Il y a l'électricité sous "tarif réglementé" (sauf pour les professionnels, collectivités ou associations employant 10 personnes ou plus ou avec un CA supérieur à 2 millions d'euros) qui ne peut être proposée que par les fournisseurs historiques (EDF et les 162 entreprises locales de distribution) et les "offres de marché" dont les prix sont fixés librement par les fournisseurs.

Et c'est là où se cache l'astuce. Pour un fournisseur privé, son intérêt est de faire sortir le client du "tarif réglementé" pour l'attirer vers les "offres de marché" dont les tarifs échappent à la main de l'Etat. Et une fois sorti du "tarif réglementé", y revenir est très compliqué voire impossible. Légalement, il est possible de revenir dans le "tarif réglementé" à la condition que la puissance souscrite ne dépasse pas 36 kVA.

Cela semble donc tout à fait possible puisque la puissance moyenne pour une surface toute électrique d'un logement de 100 m² est de 9kVA. Mais tout est fait pour empêcher une marche arrière, je dis bien : tout. Vous voilà prévenu. Votre électricité est déjà verte (à hauteur de 22,7%) même si vous êtes chez EDF. Passer chez un concurrent qui vous promet du vert plus vert que vert n'est donc qu'une illusion puisqu'il ne vous donnera pas un seul hertz vert de plus que EDF.

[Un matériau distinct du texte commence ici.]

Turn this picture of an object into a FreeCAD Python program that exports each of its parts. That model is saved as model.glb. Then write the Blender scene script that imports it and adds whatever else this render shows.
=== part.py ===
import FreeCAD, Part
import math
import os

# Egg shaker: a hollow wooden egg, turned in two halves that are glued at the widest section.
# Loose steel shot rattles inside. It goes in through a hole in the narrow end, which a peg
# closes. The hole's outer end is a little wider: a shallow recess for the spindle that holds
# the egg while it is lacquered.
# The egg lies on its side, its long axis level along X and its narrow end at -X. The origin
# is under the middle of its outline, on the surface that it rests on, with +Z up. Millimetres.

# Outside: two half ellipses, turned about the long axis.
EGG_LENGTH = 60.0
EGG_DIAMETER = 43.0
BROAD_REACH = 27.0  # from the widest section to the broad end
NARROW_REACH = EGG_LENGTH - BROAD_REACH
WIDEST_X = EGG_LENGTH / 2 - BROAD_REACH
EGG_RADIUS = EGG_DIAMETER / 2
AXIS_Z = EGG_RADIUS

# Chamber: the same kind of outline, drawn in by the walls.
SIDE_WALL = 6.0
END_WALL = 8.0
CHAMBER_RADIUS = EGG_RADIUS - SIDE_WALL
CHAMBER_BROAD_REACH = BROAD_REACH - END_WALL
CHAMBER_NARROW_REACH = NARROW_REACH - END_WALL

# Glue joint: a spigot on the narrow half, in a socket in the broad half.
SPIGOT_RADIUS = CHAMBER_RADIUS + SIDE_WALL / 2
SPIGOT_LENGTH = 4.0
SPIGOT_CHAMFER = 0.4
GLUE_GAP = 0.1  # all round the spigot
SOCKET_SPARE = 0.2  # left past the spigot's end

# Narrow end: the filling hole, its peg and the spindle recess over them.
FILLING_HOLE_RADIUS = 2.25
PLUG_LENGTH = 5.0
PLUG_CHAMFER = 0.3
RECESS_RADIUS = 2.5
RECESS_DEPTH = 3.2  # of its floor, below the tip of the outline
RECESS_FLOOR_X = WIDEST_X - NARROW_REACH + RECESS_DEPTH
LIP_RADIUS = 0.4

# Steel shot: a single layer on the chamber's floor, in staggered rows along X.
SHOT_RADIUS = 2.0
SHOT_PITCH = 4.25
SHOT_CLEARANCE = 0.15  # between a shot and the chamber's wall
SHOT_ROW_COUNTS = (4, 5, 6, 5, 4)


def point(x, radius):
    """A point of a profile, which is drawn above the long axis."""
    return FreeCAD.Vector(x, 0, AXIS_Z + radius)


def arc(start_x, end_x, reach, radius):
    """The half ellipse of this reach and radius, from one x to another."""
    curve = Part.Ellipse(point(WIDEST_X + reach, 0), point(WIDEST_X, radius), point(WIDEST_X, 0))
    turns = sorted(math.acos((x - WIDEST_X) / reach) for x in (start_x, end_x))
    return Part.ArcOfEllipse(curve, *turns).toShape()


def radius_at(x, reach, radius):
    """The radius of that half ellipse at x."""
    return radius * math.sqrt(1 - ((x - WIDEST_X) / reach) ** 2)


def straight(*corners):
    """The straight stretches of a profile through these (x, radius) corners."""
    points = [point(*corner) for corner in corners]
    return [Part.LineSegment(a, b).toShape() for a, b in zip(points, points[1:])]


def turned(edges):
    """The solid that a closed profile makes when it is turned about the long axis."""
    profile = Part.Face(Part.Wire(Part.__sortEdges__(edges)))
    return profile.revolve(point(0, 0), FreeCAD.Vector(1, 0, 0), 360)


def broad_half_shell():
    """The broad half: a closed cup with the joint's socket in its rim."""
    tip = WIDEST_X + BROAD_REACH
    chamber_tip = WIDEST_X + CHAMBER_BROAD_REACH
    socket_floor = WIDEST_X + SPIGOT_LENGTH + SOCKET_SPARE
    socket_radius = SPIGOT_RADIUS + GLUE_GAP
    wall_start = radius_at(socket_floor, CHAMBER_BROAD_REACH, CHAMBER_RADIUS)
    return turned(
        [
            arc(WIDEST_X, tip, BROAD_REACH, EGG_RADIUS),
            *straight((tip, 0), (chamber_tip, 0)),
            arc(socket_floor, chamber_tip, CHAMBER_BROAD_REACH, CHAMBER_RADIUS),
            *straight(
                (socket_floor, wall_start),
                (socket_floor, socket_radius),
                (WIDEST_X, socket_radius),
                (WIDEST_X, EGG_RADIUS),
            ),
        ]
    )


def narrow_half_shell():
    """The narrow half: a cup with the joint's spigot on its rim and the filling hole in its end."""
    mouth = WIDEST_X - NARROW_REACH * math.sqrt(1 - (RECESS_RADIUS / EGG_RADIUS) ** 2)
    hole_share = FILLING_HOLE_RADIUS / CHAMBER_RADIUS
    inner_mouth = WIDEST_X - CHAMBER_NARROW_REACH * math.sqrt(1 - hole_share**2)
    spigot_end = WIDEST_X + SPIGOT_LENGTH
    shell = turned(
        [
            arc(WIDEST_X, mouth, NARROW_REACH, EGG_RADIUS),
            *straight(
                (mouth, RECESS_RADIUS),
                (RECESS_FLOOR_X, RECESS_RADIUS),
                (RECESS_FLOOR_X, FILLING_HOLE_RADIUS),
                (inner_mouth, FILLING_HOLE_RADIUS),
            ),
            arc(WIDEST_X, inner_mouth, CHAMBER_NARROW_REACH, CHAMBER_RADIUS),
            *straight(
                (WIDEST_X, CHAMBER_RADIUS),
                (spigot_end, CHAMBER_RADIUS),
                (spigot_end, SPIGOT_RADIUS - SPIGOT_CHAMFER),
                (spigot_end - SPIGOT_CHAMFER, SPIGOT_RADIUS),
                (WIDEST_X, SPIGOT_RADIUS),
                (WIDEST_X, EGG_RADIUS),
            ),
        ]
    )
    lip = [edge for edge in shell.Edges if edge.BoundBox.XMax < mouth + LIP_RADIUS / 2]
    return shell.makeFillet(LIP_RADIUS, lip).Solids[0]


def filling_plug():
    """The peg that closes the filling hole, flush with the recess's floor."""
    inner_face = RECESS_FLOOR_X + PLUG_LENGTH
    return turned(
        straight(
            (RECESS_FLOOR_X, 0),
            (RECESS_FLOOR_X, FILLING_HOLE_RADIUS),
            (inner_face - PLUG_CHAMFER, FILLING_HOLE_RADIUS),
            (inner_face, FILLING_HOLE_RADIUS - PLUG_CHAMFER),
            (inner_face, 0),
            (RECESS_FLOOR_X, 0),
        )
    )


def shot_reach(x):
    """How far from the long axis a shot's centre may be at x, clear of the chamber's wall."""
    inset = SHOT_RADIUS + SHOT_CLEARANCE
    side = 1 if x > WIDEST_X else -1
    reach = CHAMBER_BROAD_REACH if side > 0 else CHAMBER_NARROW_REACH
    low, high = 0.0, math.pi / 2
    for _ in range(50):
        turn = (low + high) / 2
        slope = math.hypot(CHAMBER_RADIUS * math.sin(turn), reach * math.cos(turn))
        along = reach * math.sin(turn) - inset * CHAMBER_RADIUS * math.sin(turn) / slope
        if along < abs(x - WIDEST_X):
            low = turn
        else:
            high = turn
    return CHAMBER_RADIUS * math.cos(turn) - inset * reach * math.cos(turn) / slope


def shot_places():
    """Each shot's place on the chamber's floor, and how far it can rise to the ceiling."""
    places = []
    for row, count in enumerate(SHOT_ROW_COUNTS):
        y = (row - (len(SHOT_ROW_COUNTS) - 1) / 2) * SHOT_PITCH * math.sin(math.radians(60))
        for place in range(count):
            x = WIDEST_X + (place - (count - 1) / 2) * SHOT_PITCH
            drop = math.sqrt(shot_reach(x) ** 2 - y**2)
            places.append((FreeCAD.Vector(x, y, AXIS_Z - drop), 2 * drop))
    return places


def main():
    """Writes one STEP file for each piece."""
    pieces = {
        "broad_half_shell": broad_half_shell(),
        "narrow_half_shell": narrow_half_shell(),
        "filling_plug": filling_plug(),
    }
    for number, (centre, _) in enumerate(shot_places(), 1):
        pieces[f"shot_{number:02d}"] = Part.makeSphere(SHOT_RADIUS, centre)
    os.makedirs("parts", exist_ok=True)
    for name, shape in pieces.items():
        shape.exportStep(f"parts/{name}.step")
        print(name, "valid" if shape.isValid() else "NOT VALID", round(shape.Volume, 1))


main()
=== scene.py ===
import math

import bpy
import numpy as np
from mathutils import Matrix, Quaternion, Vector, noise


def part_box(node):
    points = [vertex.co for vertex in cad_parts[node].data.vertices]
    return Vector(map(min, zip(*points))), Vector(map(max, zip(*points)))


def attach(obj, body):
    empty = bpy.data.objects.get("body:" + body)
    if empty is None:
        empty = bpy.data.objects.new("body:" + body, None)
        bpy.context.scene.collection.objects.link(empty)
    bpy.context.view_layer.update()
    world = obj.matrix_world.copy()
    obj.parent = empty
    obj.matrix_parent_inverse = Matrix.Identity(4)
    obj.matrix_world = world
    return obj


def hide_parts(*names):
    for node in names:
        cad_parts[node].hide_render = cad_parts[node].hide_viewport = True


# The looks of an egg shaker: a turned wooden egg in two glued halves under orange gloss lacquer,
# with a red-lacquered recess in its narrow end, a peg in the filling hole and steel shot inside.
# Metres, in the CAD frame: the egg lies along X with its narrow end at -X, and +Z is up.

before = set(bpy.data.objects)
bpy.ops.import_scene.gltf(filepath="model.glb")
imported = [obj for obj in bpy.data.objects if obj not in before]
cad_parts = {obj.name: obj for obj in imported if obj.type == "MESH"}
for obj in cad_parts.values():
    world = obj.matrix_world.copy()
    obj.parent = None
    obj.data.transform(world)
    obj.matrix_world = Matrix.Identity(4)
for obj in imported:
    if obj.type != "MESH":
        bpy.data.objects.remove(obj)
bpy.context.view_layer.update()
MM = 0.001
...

Pour finir, comme tout le monde, vous avez vu les tarifs de votre facture d'électricité augmentés au nom du coût de la transition énergétique (hors crise actuelle). Une transition qui a bon dos. La réalité est beaucoup moins "verte" là aussi. Pour ouvrir définitivement le marché à la concurrence, la Commission européenne souhaite niveler les prix de vente de l'électricité par le haut pour permettre aux fournisseurs danois et allemands de concurrencer EDF qui vend une électricité beaucoup moins cher.

Nous subissons donc une double peine : celle d'avoir payé avec nos impôts nos centrales nucléaires qui nous assuraient une électricité bon marché et supporter une hausse qui n'a d'autre objet que de permettre l'entrée de la concurrence sur le marché français. Vous pensez que l'on marche sur la tête ? Vous n'êtes pas le seul.